Eu busquei a “A criança e o seu mundo” (Winnicott, 1957), que desde o inicio da gestação se tornou o meu livro de cabeceira e depois de o folhear apressadamente, parei na página 28 e disse que iria descrevê-la usando as palavras do grande pediatra e psicanalista:

“(…) o prazer que você pode extrair do complicado negócio de cuidar de uma criança é vitalmente importante do ponto de vista do bebê. O bebê não quer tanto que lhe dêem a alimentação correta na hora exata como, sobretudo, ser alimentado por alguém que ama alimentar seu próprio bebê”.
Winnicott continua, dizendo que quando a mãe sente prazer nos cuidados cotidianos do bebê, isso é como o “raiar do sol” para ele. Além de amar e saber expressar o amor em toda e qualquer ação de uma forma que eu nunca havia visto, Carol geralmente é a última pessoa que Francisco vê antes de dormir e a primeira que ele vê ao acordar, junto aos primeiros raios do sol (e algumas vezes mesmo antes dele!).

Quadro da artista Lissa Andrade – Bordados Livres 

Voltarei ao sol em breve, mas antes disso, preciso dizer que nunca interpretei essa pergunta como um sinal de fraqueza. Pelo contrário, vejo como um sinal inconteste de coragem e maturidade. Fraco sou eu, que tenho a mesma dúvida em relação a como estou me saindo como pai mas num misto de arrogância e medo bem masculinos geralmente permaneço caladinho.

Mesmo assim, fica a questão, por que tantas e tantas mulheres tão profundamente dedicadas à maternidade (mesmo quando o prazer se mostra escasso) se vêem rotineiramente imersas em sentimentos de insegurança e culpa? Que pressão brutal é essa que a sociedade joga nos ombros das mulheres-mães? Já abordei um pouco esse tema e vocês certamente encontrarão reflexões muito mais ricas feitas por mulheres nos links indicados acima, por isso não aprofundarei o assunto. Mas não posso deixar de comentar um ponto…

Toda e qualquer mãe e todo e qualquer pai estão fadados a falhar com seus filhos incontáveis vezes, por isso, não aconselho ninguém a pensar compulsivamente no assunto. Quem toma esse rumo corre um grande risco de encontrar desilusão e desespero ao invés de algum tipo de resposta ou alento.

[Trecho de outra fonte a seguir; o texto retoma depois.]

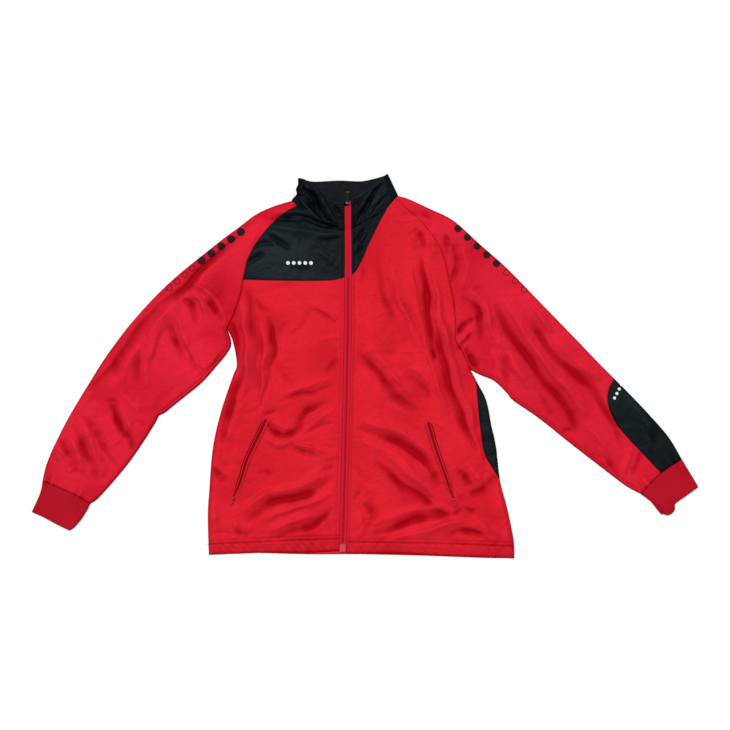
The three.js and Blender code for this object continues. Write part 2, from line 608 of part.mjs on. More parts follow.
// Slider body with the bridge that holds the tab's bar. The bar's middle is at the origin.
function sliderBody(half, reach, depth) {
  const top = -BAR.radius - SEAM;
  const body = new THREE.Shape();
  body.moveTo(-half * 0.55, -reach);
  body.lineTo(half * 0.55, -reach);
  body.quadraticCurveTo(half, -reach * 0.4, half, reach * 0.5);
  body.lineTo(half * 0.7, reach);
  body.lineTo(-half * 0.7, reach);
  body.lineTo(-half, reach * 0.5);
  body.quadraticCurveTo(-half, -reach * 0.4, -half * 0.55, -reach);
  const settings = { depth, bevelEnabled: false, curveSegments: 4 };
  const lower = new THREE.ExtrudeGeometry(body, settings).translate(0, 0, top - depth);
  const arch = new THREE.Shape();
  arch.moveTo(-3, top - 0.4);
  arch.lineTo(-3, 0.6);
  arch.quadraticCurveTo(-2.6, 2.1, 0, 2.1);
  arch.quadraticCurveTo(2.6, 2.1, 3, 0.6);
  arch.lineTo(3, top - 0.4);
  arch.lineTo(2.1, top - 0.4);
  arch.lineTo(2.1, 0.4);
  arch.quadraticCurveTo(1.9, 1.2, 0, 1.2);
  arch.quadraticCurveTo(-1.9, 1.2, -2.1, 0.4);
  arch.lineTo(-2.1, top - 0.4);
  const bridge = new THREE.ExtrudeGeometry(arch, { ...settings, depth: 2.4 });
  bridge.translate(0, 0, -1.2);
  bridge.rotateX(Math.PI / 2);
  bridge.rotateZ(Math.PI / 2);
  return fromSolid(toSolid(lower).add(toSolid(bridge)));
}

// Finished jacket
const jacket = new THREE.Group();

function add(name, geometry, color, roughness = 0.55, metalness = 0) {
  const mesh = new THREE.Mesh(geometry, new THREE.MeshStandardMaterial({ color, roughness, metalness }));
  mesh.name = name;
  jacket.add(mesh);
  return mesh;
}

// Stations that neighbouring pieces share
const HEM_RIGHT = -370; // the right front's hem, at the zip
const HEM_LEFT = -376; // the left front's hem, at the zip
const FOOT_RIGHT = 177.5; // the right yoke's foot, at the zip
const FOOT_LEFT = 181.8; // the left yoke's lowest point, at the zip
const sideRight = stations(SIDE_RIGHT, 19);
const raglanLowRight = stations(RAGLAN_LOW_RIGHT, 5);
const raglanHighRight = stations(RAGLAN_HIGH_RIGHT, 9);
const yokeFootRight = stations(YOKE_FOOT_RIGHT, 15);
const neckRight = stations(NECK_RIGHT, 15);
const sideLeft = stations(SIDE_LEFT, 16);
const sideSeamLeft = sideLeft.map(([x, y]) => [Math.min(x, seamX(SIDE_SEAM_LEFT, y)), y]);
const raglanLeft = stations(RAGLAN_LEFT, 16);
const yokeEdgeLeft = stations(YOKE_EDGE_LEFT, 9);
const neckLeft = stations(NECK_LEFT.slice(0, 4), 9);
const neckTipLeft = NECK_LEFT.slice(3);

add('back', plate(backOutline(), 0, CLOTH), RED);

add('front_right', upperLayer({
  low: stations([[zipX(HEM_RIGHT) - ZIP_HALF, HEM_RIGHT], [-115, -374], [-213.8, -374], [-313, -378]], 15),
  high: yokeFootRight,
  near: zipEdge(-1, HEM_RIGHT, FOOT_RIGHT, 24),
  far: joined(sideRight, raglanLowRight),
}), RED);

add('yoke_right', upperLayer({
  low: yokeFootRight,
  high: neckRight,
  near: zipEdge(-1, FOOT_RIGHT, 270, 9),
  far: raglanHighRight,
}), BLACK);

add('front_left', upperLayer({
  low: stations([[zipX(HEM_LEFT) + ZIP_HALF, HEM_LEFT], [60, -376], [191, -381], [299, -385.1]], 16),
  high: stations([[54, 324.5], [64, 325.5]], 16),
  near: joined(zipEdge(1, HEM_LEFT, FOOT_LEFT, 22), yokeEdgeLeft, neckTipLeft),
  far: joined(sideSeamLeft, raglanLeft),
}), RED);

add('yoke_left', upperLayer({
  low: reversed(yokeEdgeLeft),
  high: reversed(neckLeft),
  near: stations([[43, 311], [42, 313]], 4),
  far: zipEdge(1, FOOT_LEFT, 274.5, 4),
}), BLACK);

add('side_panel_left', sidePanel(sideLeft, sideSeamLeft), BLACK);

add('sleeve_right', sleeve({
  seam: joined(stations(UNDERARM_RIGHT, 14), raglanLowRight, raglanHighRight),
  fold: stations(SHOULDER_RIGHT, 28),
  foot: stations(CUFF_SEAM_RIGHT, 13),
  neck: stations([[-136, 321], [-146, 331]], 13),
}), RED);

const sleeveLeft = toSolid(sleeve({
  seam: joined(stations(UNDERARM_LEFT, 14), raglanLeft),
  fold: stations(SHOULDER_LEFT, 30),
  foot: stations(CUFF_SEAM_LEFT, 13),
  neck: stations([[64, 325.5], [66, 338]], 13),
}));
add('sleeve_left', fromSolid(sleeveLeft.subtract(insetColumn(SEAM / 2))), RED);
add('forearm_inset_left', fromSolid(sleeveLeft.intersect(insetColumn(-SEAM / 2))), BLACK);

add('cuff_right', cuff({
  seam: stations(CUFF_SEAM_RIGHT, 10),
  end: stations(CUFF_END_RIGHT, 10),
  inner: stations(CUFF_INNER_RIGHT, 4),
  outer: stations(CUFF_OUTER_RIGHT, 4),
}), RIB_RED, 0.7);
add('cuff_left', cuff({
  seam: stations(CUFF_SEAM_LEFT, 10),
  end: stations(CUFF_END_LEFT, 10),
  inner: stations(CUFF_INNER_LEFT, 4),
  outer: stations(CUFF_OUTER_LEFT, 4),
}), RIB_RED, 0.7);

add('collar', collar(neckRight, joined(neckLeft, neckTipLeft)), BLACK);

// Front zip
const TAPE_EDGE = ZIP_HALF - 2 * SEAM;
const TAPE_RISE = -CLOTH;
for (const [name, side, top] of [['zip_tape_right', -1, 329], ['zip_tape_left', 1, 335]]) {
  const edges = [side * SEAM, side * TAPE_EDGE].sort((a, b) => a - b);
  add(name, strip(zipRun(-373, top), edges.map((edge) => [edge, TAPE_RISE]), TAPE, collarLift), RED);
}
const COIL = 1.1; // thickness of the closed coil
const coilRise = TAPE_RISE + TAPE / 2 + COIL / 2 + SEAM;
const coilProfile = [[-COIL_HALF, coilRise], [0, coilRise + 0.3], [COIL_HALF, coilRise]];
add('zip_chain', strip(zipRun(-354, 319), coilProfile, COIL, collarLift), RED);

const boxOutline = [[-50.5, -371.5], [-39.2, -371.5], [-38.6, -356.5], [-49.6, -356.5]];
add('zip_box', plate(boxOutline, topFace(-44.5, -364) + TAPE_RISE + TAPE / 2 + SEAM, 3), PALE_RED, 0.4);

// Slider and pull tab at a place, with the tab lying along a heading in degrees from +Y.
function slider(names, [x, y, z], degrees, size, color) {
  const parts = [
    add(names.body, sliderBody(size.half, size.reach, size.depth), color, 0.35, 0.8),
    add(names.tab, pullTab(size.tab, size.tabHalf), color, 0.4, 0.7),
  ];
  for (const part of parts) {
    part.position.set(x, y, z);
    part.rotation.z = THREE.MathUtils.degToRad(degrees);
  }
}

const SLIDER_DEPTH = 2.2;
const HINGE_OVER_BASE = BAR.radius + SEAM + SLIDER_DEPTH; // tab's bar over the underside of its slider
const ZIP_TOP = 327; // where the front zip's slider is parked
const zipGround = topFace(zipX(ZIP_TOP), ZIP_TOP) + collarLift(ZIP_TOP) + TAPE_RISE + TAPE / 2;
const zipPlace = [zipX(ZIP_TOP), ZIP_TOP, zipGround + HINGE_OVER_BASE + SEAM];
const zipSize = { half: 4.6, reach: 6, depth: SLIDER_DEPTH, tab: 21, tabHalf: 3.3 };
slider({ body: 'zip_slider', tab: 'zip_pull' }, zipPlace, 0, zipSize, METAL);

// Pockets: a welt on the side away from the zip and the coil beside it, with the slider at the lower end.
const COIL_DROP = 0.6; // how much lower than its welt the coil lies
for (const [side, table, out] of [['right', POCKET_RIGHT, 1], ['left', POCKET_LEFT, -1]]) {
  const run = along(table);
  const weltRise = SEAM + CLOTH / 2 + 0.9; // clears the facets of the panel
  const welt = [[out * 1.4, weltRise], [out * 5, weltRise + 0.3], [out * 8.6, weltRise]];
  const coil = [[-out * 3.6, weltRise - COIL_DROP], [-out * 0.6, weltRise - COIL_DROP]];
  const order = (rows) => [...rows].sort((a, b) => a[0] - b[0]);
  const list = stations(table, 14);
  add(`pocket_welt_${side}`, strip(list, order(welt), CLOTH), RED);
  add(`pocket_chain_${side}`, strip(list.slice(0, 13), order(coil), TAPE), RED);
  const spot = run(0.985);
  const [dx, dy] = heading(run(0.9), spot);
  const place = [spot[0] + dx * 6 - out * dy * 2, spot[1] + dy * 6];
  slider({ body: `pocket_slider_${side}`, tab: `pocket_pull_${side}` },
    [place[0], place[1], topFace(...place) + HINGE_OVER_BASE + 2 * SEAM],
    THREE.MathUtils.radToDeg(Math.atan2(dy, dx)) - 90,
    { half: 3.8, reach: 4.6, depth: SLIDER_DEPTH, tab: 15, tabHalf: 2.9 },
    RED_METAL);
}

export default jacket;
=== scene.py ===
# %% [markdown]
# # A zip track jacket, laid flat
# The jacket lies on its back on a pale table, with its sleeves spread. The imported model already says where
# every sewn piece is, so this lesson only dresses it. Each soft piece becomes a thin knitted shell with its
# real creases. The zips get their coils, the hems their stitches, and the metal and plastic parts a finish.

import math

import bmesh
import bpy
import numpy as np
from mathutils import Matrix, Vector


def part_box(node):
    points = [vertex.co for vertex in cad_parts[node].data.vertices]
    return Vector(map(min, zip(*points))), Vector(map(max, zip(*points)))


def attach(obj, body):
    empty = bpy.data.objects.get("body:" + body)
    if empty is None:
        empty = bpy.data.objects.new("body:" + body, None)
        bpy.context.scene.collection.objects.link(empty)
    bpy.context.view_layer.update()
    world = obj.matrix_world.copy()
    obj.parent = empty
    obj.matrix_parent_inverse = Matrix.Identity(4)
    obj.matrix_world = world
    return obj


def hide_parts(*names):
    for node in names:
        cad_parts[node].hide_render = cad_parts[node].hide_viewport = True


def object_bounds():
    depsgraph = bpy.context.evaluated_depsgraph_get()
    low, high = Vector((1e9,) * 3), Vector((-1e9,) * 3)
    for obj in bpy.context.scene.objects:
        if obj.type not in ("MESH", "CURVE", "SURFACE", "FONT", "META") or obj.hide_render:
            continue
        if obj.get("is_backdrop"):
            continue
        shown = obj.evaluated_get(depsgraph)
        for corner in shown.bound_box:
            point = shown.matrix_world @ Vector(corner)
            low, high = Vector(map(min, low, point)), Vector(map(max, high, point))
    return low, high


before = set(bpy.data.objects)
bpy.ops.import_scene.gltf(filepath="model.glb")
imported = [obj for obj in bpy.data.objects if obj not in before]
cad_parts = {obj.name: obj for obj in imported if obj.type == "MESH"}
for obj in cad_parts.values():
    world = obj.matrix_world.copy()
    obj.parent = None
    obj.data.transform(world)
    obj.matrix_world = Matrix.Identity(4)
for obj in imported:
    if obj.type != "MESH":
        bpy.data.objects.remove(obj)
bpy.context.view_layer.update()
MM = 0.001
BODY = "jacket"
print("packed pieces:", len(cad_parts))

# %% [markdown]
# ## The camera
# The jacket is seen from straight above. A long lens a few metres up keeps the edges as straight as they
# are in the hand. One unit of the plan, 2 mm, is one pixel of a picture 730 pixels wide.

# %% Camera
STEP = 2.0  # mm for one square of the plan
PICTURE = 730  # squares across the picture
LENS, SENSOR = 80.0, 36.0
WORKING_HEIGHT = 8.0  # mm, where the scale of the picture is true
PICTURE_MIDDLE = 2.0  # mm up the jacket from the origin

camera_data = bpy.data.cameras.new("camera")
camera_data.lens = LENS
camera_data.sensor_width = SENSOR
camera = bpy.data.objects.new("camera", camera_data)
bpy.context.scene.collection.objects.link(camera)
camera.location = (0, PICTURE_MIDDLE * MM, (PICTURE * STEP * LENS / SENSOR + WORKING_HEIGHT) * MM)
bpy.context.scene.camera = camera
print("camera height in metres:", round(camera.location.z, 3))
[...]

Certamente, muitos pais também são ocasionalmente tomados por culpa e insegurança, no entanto, apenas as mães parecem se ver numa espécie de via crucis durante o primeiro ano da criança. Apenas elas são ostensivamente questionadas e culpabilizadas por toda e qualquer coisa e por toda e qualquer pessoa também. Enquanto as mães padecem no paraíso, parece que aproveitamos o mesmo cenário para tirar aquela foto caprichada com as/os filhas/os para postar no Instagram.

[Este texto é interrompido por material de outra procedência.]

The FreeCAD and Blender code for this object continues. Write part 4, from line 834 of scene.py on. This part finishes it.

Finalmente voltando ao sol. O que me pareceu a princípio uma ótima ideia soou um tanto pesado no dia seguinte, afinal, ser o sol de alguém é uma responsabilidade e tanto. Mas ser mãe e ser pai é de fato uma responsabilidade gigantesca e fugir dela certamente não é a melhor coisa a fazer, em especial para as crianças. Faço aqui então um adendo. Mantenho a metáfora na condição de que Francisco desfrute de dois deles, como se o tal segundo sol da música de Nando Reis tivesse finalmente chegado. Claro, com a condição de serem dois sois cientes da sua força para gerar e para destruir e por isso mesmo, dispostos a uma afinada colaboração para a criação de necessárias sombras e sempre prontos para acolher e celebrar os dias nublados e chuvosos.

Uma relação assim requer esforço, parceria e especialmente, amor, respeito e confiança.

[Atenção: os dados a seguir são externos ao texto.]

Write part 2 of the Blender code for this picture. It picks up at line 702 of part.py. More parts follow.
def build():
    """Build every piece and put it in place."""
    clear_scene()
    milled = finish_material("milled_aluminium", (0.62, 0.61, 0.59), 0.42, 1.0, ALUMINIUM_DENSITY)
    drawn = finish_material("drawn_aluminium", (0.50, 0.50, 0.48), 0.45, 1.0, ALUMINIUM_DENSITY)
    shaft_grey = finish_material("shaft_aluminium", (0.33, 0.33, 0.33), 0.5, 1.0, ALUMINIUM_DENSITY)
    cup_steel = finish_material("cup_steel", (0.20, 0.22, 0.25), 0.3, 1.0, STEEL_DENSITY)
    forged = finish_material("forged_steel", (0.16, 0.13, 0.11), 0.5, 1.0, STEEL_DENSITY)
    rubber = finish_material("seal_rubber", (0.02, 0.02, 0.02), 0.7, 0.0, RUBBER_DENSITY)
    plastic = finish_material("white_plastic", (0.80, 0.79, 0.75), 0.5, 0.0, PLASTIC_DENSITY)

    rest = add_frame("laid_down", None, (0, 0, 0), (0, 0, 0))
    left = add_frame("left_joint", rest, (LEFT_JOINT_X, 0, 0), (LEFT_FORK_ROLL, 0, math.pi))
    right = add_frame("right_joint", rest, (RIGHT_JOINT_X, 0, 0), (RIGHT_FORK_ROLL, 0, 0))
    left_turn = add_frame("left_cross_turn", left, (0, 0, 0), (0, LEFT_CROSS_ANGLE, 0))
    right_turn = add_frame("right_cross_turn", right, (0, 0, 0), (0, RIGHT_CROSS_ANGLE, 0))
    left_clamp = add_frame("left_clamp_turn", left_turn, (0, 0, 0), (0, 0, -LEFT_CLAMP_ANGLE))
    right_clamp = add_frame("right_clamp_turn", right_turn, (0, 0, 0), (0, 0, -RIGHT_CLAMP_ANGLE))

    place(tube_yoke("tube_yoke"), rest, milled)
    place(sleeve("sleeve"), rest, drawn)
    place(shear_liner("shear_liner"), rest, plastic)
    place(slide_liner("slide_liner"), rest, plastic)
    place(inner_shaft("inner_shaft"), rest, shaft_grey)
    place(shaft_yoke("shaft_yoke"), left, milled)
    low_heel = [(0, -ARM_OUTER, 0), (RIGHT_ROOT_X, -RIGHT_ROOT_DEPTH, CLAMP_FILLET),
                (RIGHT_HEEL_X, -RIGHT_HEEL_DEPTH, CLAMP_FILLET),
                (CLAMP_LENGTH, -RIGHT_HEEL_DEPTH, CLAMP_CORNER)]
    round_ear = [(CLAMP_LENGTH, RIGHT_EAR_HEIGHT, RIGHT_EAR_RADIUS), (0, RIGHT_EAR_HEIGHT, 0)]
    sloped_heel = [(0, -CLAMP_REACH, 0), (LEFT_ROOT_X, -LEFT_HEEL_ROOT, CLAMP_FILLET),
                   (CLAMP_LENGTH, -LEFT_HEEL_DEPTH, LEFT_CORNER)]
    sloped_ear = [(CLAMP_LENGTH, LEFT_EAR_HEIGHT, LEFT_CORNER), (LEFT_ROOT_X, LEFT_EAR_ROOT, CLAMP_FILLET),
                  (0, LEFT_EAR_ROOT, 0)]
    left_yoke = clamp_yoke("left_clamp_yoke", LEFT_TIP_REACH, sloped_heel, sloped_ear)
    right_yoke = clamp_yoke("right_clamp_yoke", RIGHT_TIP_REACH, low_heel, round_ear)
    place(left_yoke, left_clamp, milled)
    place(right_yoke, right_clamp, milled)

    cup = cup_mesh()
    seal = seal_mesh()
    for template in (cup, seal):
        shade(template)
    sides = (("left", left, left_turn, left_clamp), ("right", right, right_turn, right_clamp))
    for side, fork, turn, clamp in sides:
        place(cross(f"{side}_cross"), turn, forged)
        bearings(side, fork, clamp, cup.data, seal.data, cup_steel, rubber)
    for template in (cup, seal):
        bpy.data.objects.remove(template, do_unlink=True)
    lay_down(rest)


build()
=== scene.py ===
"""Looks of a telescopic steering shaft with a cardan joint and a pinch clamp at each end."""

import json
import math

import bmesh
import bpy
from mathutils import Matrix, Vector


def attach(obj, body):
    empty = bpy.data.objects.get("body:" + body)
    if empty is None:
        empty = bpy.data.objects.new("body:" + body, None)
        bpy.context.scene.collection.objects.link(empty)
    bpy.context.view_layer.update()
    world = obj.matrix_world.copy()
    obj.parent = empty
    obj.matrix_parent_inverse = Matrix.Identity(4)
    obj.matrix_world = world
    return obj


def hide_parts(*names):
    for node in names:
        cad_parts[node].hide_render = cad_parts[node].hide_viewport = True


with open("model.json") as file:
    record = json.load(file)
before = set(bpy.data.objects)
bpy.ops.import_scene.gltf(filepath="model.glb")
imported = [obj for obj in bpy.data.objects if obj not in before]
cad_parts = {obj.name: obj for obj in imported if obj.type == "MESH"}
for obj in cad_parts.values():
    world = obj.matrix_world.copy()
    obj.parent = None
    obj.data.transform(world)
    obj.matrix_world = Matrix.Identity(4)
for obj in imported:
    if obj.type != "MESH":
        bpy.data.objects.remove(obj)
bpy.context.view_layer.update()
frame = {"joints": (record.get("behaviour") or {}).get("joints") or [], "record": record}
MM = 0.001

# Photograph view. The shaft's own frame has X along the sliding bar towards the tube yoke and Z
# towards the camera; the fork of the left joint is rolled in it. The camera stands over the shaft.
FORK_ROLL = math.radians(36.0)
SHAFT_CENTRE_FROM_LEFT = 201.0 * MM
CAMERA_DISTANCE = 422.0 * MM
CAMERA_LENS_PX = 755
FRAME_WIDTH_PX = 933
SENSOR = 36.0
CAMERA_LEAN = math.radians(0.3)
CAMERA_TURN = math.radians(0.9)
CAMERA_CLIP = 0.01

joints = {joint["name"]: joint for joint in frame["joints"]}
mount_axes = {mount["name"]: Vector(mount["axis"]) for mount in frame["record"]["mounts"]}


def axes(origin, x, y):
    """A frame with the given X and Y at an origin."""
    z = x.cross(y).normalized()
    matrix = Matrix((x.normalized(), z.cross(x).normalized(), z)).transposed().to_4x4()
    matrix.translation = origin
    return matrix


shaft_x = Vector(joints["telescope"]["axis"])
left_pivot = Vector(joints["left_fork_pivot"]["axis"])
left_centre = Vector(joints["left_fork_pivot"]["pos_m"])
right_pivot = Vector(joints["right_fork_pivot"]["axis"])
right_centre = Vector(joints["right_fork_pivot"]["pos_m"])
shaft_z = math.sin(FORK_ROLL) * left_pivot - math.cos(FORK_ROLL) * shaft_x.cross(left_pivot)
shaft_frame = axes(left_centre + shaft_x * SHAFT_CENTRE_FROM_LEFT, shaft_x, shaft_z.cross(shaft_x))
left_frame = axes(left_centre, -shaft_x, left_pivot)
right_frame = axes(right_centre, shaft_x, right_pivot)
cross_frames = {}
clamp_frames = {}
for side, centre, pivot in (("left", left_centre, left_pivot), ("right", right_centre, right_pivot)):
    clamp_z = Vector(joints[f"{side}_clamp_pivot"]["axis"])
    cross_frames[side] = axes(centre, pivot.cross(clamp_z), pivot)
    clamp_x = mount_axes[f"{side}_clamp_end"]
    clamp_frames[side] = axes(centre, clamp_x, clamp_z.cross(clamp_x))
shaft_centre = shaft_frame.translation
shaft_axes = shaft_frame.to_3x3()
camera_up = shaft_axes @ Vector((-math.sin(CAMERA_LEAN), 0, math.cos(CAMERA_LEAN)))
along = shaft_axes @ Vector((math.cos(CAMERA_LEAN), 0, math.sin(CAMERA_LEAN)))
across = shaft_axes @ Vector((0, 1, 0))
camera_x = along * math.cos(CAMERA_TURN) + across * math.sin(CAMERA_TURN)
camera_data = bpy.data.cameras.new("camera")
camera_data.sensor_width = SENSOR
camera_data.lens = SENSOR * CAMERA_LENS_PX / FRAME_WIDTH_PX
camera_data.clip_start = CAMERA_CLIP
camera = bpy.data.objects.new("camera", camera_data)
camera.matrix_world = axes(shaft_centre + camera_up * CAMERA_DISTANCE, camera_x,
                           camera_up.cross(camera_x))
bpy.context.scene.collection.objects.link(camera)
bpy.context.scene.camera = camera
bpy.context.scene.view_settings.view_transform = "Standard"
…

Carol, te admiro de uma forma que é até difícil de expressar, mas prometo que continuarei sempre tentando. Te ver amamentando Francisco é seguramente a coisa mais linda que já vi na vida. Testemunhar a força e a beleza da tua dedicação a ele muitas vezes me faz sentir pequeno e isso é bom.

Inspirado no lindo presente de Helena e Diogo e motivado pela minha incapacidade de transmitir tudo o que estou sentindo, peço licença ao grande Manuel de Barros, que você tanto ama:

No descomeço era o verbo.
Só depois é que veio o delírio do verbo.
O delírio do verbo estava no começo, lá onde a
criança diz: Eu escuto a cor dos passarinhos.
A criança não sabe que o verbo escutar não funciona
para cor, mas para som.
Então se a criança muda a função de um verbo, ele
delira.
E pois.
Em poesia que é voz de poeta, que é a voz de fazer
nascimentos —
O verbo tem que pegar delírio.

Obrigado por trazer este lindo delírio para a nossa vida. Obrigado pela confiança e pela parceria incondicional (inclusive lendo e me ajudando com os textos desta coluna, inclusive este!). E obrigado à vida por ter entrelaçado os nossos caminhos.